How to capture all the environment variables from shell?

Nobody nobody at nowhere.com
Tue Jul 27 06:21:29 EDT 2010


On Mon, 26 Jul 2010 21:42:24 -0500, Tim Chase wrote:

>> Please! Never export anything from your .bashrc unless you
>> really know what you're doing. Almost all exports should be
>> done in your .bash_profile
> 
> Could you elaborate on your reasoning why (or why-not)?  I've 
> found that my .bash_profile doesn't get evaluated when I crank up 
> another terminal window, while my bashrc does.  Thus I tend to 
> put my exports in my ~/.bashrc so they actually take effect in my 
> shell...

Ideally, whichever program spawns the terminal window should have all of
the environment settings from your ~/.profile (although you may have
to explicitly source it from e.g. ~/.xsession), so it shouldn't be
necessary to export them again.

Using ~/.bashrc is a band-aid in case your desktop session doesn't already
have your environment settings.

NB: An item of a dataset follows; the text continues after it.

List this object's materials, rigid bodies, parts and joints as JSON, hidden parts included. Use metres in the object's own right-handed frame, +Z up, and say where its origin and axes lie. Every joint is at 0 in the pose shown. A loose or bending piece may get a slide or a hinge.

But it only works for shells (and only for
bash shells, and only for interactive bash shells), while your environment
settings should be available to everything, regardless of whether it was
spawned from an interactive bash shell or from some other program.

Also, if you update environment variables with e.g.:

	export PATH=$PATH:/usr/local/bin

any nested shells end up getting multiple updates.